TENNIS—The UNITED STATES defeated Great Britain in the final round of the $100,000 ATP Nations Cup tournament, which began with eight teams vying for the $35,000 first prize. Arthur Ashe and Roscoe Tanner won the deciding doubles match after Tanner had won his singles 6-3, 2-6, 6-4. Ashe then lost to Buster Mottram, as the U.S. beat Britain 2-1.
Chris Evert won the $50,000 Mission Viejo Classic with a 6-1, 6-3 victory over unseeded and unranked Cynthia Doerner of Australia, raising her year's winnings to $307,627.
Jimmy Connors defeated Sandy Mayer 6-1, 6-0 to win the $50,000 Island Holidays Classic at Kaanapali, Maui, Hawaii.
WEIGHT LIFTING—GEORGE TODOROV of Bulgaria set a world record for the 132-pound class by snatching 282 pounds at Varna, Bulgaria.
MILEPOSTS—FIRED: GENE MAUCH, the only manager of the Montreal Expos since the team began play in 1969, after a 75-87 season in which the Expos tied for fifth place.

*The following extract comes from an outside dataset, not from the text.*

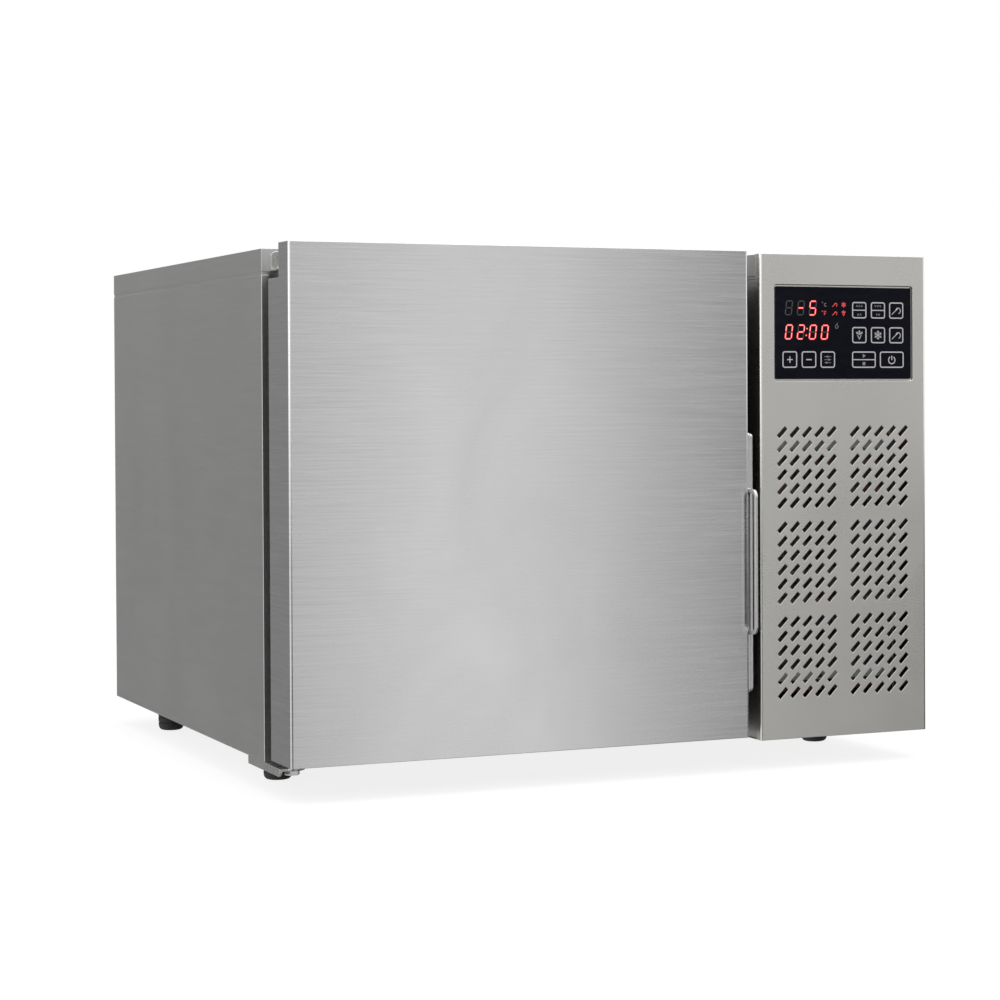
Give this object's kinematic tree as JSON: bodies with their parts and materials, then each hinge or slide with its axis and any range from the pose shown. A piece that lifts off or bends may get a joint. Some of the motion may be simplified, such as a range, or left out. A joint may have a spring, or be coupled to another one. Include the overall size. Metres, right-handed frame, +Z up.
{
  "type": "countertop blast chiller",
  "caption": "Countertop blast chiller: insulated stainless cabinet with a side-hinged door, tray rails, fan evaporator, and a machine side with glass control panel and slanted vents.",
  "frame": {"origin": "centre of the footprint on the floor, under the middle of the overall box, handle included", "axes": "+Z up; the door and the control panel face -Y; +X to the right of someone facing the door"},
  "size_m": [0.63, 0.635, 0.48],
  "materials": {
    "casing_steel": "brushed, fine horizontal grain",
    "bezel_steel": "satin",
    "inner_steel": "satin",
    "galvanised": "dull zinc",
    "frame_plastic": "matte",
    "foam": "rigid foam",
    "gasket": "soft satin",
    "foot_rubber": "matte",
    "hinge_steel": "satin",
    "pin_steel": "polished",
    "bush_plastic": "acetal",
    "screw_steel": "plated",
    "handle_steel": "polished",
    "panel_glass": "gloss black, printed from behind",
    "display_plastic": "matte",
    "board": "solder mask",
    "grey_plastic": "matte",
    "black_plastic": "matte",
    "fin_aluminium": "bare foil",
    "copper": "bare copper",
    "compressor_paint": "black enamel",
    "magnet": "sintered"
  },
  "bodies": {
    "cabinet": {"base_pan": "casing_steel", "left_side_panel": "casing_steel", "right_side_panel": "casing_steel", "top_cover": "casing_steel", "rear_panel": "casing_steel", "rear_service_panel": "casing_steel", "rear_panel_screws": "screw_steel", "machine_side_wall": "casing_steel", "front_bezel": "bezel_steel", "front_frame": "frame_plastic", "insulation": "foam", "inner_liner": "inner_steel", "drain_fitting": "grey_plastic", "foot_front_left": "foot_rubber", "foot_front_right": "foot_rubber", "foot_rear_left": "foot_rubber", "foot_rear_right": "foot_rubber", "foot_screws": "screw_steel", "rack_left": "inner_steel", "rack_right": "inner_steel", "evaporator_cover": "inner_steel", "fan_guard": "screw_steel", "evaporator_fan_motor": "grey_plastic", "evaporator_fan_bracket": "galvanised", "evaporator_fins": "fin_aluminium", "evaporator_tubes": "copper", "evaporator_tray": "inner_steel", "air_sensor": "pin_steel", "upper_hinge_bracket": "hinge_steel", "lower_hinge_bracket": "hinge_steel", "upper_hinge_pin": "pin_steel", "lower_hinge_pin": "pin_steel", "hinge_washers": "frame_plastic", "hinge_screws": "screw_steel", "control_glass": "panel_glass", "display_module": "display_plastic", "control_board": "board", "electrical_box": "grey_plastic", "reed_switch": "black_plastic", "condenser_frame": "galvanised", "condenser_fins": "fin_aluminium", "condenser_tubes": "copper", "condenser_fan_motor": "grey_plastic", "compressor": "compressor_paint", "compressor_mounts": "foot_rubber", "filter_drier": "copper", "refrigerant_pipes": "copper", "cable_bushing": "black_plastic"},
    "door": {"door_skin": "casing_steel", "door_foam": "foam", "door_liner": "inner_steel", "door_gasket": "gasket", "handle_grip": "handle_steel", "handle_strip": "handle_steel", "handle_screws": "screw_steel", "upper_hinge_bush": "bush_plastic", "lower_hinge_bush": "bush_plastic", "door_magnet": "magnet"},
    "evaporator_fan": {"evaporator_fan_blade": "black_plastic"},
    "condenser_fan": {"condenser_fan_blade": "black_plastic"}
  },
  "joints": [
    {"name": "door_hinge", "type": "hinge", "parent": "cabinet", "child": "door", "pos_m": [-0.301, -0.2625, 0.255], "axis": [0, 0, -1], "range_deg": [0, 110]},
    {"name": "evaporator_fan_spin", "type": "hinge", "parent": "cabinet", "child": "evaporator_fan", "pos_m": [-0.0925, 0.1765, 0.2545], "axis": [0, 1, 0], "continuous": true},
    {"name": "condenser_fan_spin", "type": "hinge", "parent": "cabinet", "child": "condenser_fan", "pos_m": [0.2245, -0.2265, 0.1911], "axis": [0, 1, 0], "continuous": true}
  ]
}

Montreal has never finished higher than fourth in the Eastern Division.
HIRED: As manager for the New York Mets, JOE FRAZIER, 53, who last season piloted their Tidewater affiliate to the championship in the International League.
REPLACED: WESTON ADAMS Jr., as president of the Boston Bruins, by Paul Mooney, as a result of the purchase of the NHL franchise by Sportsystems Corp., controlled by Jeremy, Max and Lawrence Jacobs of Buffalo. For the first time since the team was founded in 1924 the Bruins will not be headed by a member of the Adams family.
DIED: MRS. JOAN PAYSON, principal owner of the New York Mets; after hospitalization for a stroke: at 72. She was also co-owner, with her brother John Hay (Jock) Whitney, of Greentree Stables.
DIED: CASEY STENGEL, of cancer; in Glendale, Calif.; at 85. During his 60-year career, Stengel played for, coached and managed 17 teams, most notably leading the Yankees to seven world championships (page 41).